Chaque fois qu’une nouvelle affaire sordide apparaît dans les journaux, qu’elle s’appelle Marina, Fiona, Adélaïde ou les bébés congelés, les mêmes accusations sont portées : ils n’ont pas fait leur travail ! Qui : les services sociaux, la justice, les médecins, l’école. Et c’est un fait, certains n’ont pas fait leur travail. S’interroge-t-on jamais sur ce que cela représente de passer toute une vie professionnelle dans l’horreur et la tristesse, surtout quand on n’y aura pas été préparé par une formation spécialisée et une période d’adaptation et qu’on travaille le plus souvent dans une grande solitude ? C’est sans doute ce type d’interrogation qui explique le très grand succès du Colloque national sur les violences faites aux enfants, tenu en juin 2013 au sénat (succès attesté par la presse écrite et audio-visuelle lors de sa tenue et ultérieurement, ainsi que par le nombre considérable de demande d’inscriptions). Il répondait en effet à une réelle attente des professionnels de tous les secteurs impliqués dans le développement et la santé des enfants (éducation, santé, secteur social, justice, police…). A l’issue du colloque, un Comité de suivi a été mis en place pour réfléchir aux nombreuses questions soulevées lors des débats. Ces réflexions et le contenu des auditions de personnalités compétentes sont la matière du rapport dont le présent document est la synthèse.

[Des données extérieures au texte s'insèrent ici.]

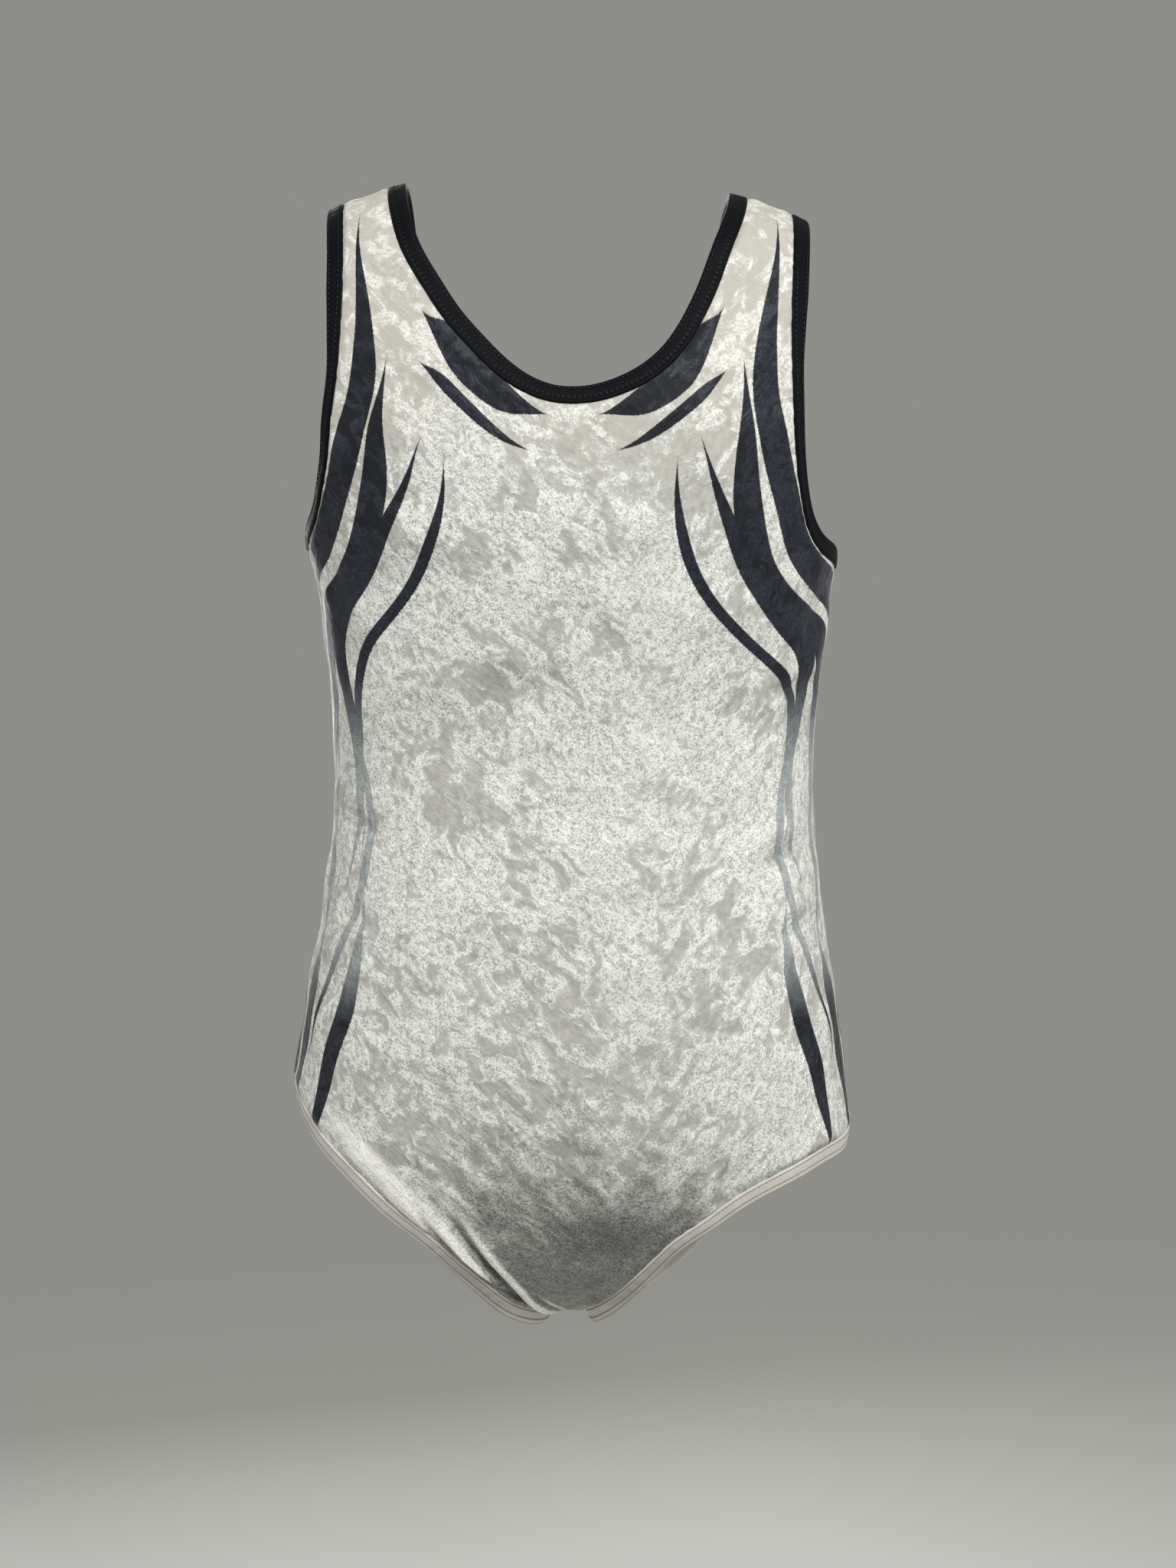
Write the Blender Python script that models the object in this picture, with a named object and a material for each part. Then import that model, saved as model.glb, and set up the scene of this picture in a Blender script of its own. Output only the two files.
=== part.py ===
"""A child's sleeveless gymnastics leotard, hollow and held in the shape it has when worn.

The cloth follows one smooth general figure. The front faces -Y, the wearer's left is +X and up is +Z.
The origin lies midway between the shoulder straps, at the height of the highest strap.
Lengths are in millimetres and angles in degrees, until a mesh is made in metres.

A place on the figure is a face (front or back), an angle and a level. The angle turns from the centre line of
that face, 0, to the side seams, 90 on the wearer's left and -90 on the right. The level is the height on the
trunk, and goes on along the cloth where it turns over the shoulders and under the crotch.
"""

import bmesh
import bpy
import numpy as np

METRES_PER_MM = 0.001

# Cloth and seams
CLOTH_THICKNESS = 1.5
SEAM_GAP = 0.3
BINDING_GAP = 0.35
DARK_BINDING_WIDTH = 7.6
CREAM_BINDING_WIDTH = 7.8
BINDING_THICKNESS = 2.2

# Outline of a binding, as shares of its width and of half its thickness, from the cloth to the free edge
BINDING_COLUMNS = ("width_share", "height_share")
BINDING_PROFILE = ((0.0, 0.7), (0.1, 1.0), (0.88, 1.0), (1.0, 0.45))

# How far each binding leans from the cloth beside it towards the wearer, at each level. Between the legs it hangs.
LEAN_COLUMNS = ("level", "lean")
LEANS = {
    "neck": ((-110.0, 4.0), (-60.0, 8.0), (30.0, 6.0)),
    "armhole": ((-182.0, 6.0), (-150.0, 26.0), (-90.0, 34.0), (-55.0, 14.0), (30.0, 4.0)),
    "leg": ((-595.0, -62.0), (-560.0, -56.0), (-530.0, -14.0), (-500.0, 10.0), (-420.0, 10.0)),
}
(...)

Dans le rapport est menée une réflexion qui s’articule autour d’axes forts : la définition de la maltraitance ; la prévention ; le soutien à la parentalité et l’accompagnement des familles ; le rôle du secteur de la santé et, principalement, des médecins ; le cloisonnement entre les diverses professions et institutions ; la formation ; la nécessité d’un outil statistique de surveillance. Les travaux du Comité de suivi se situent par ailleurs dans le contexte de la réforme territoriale.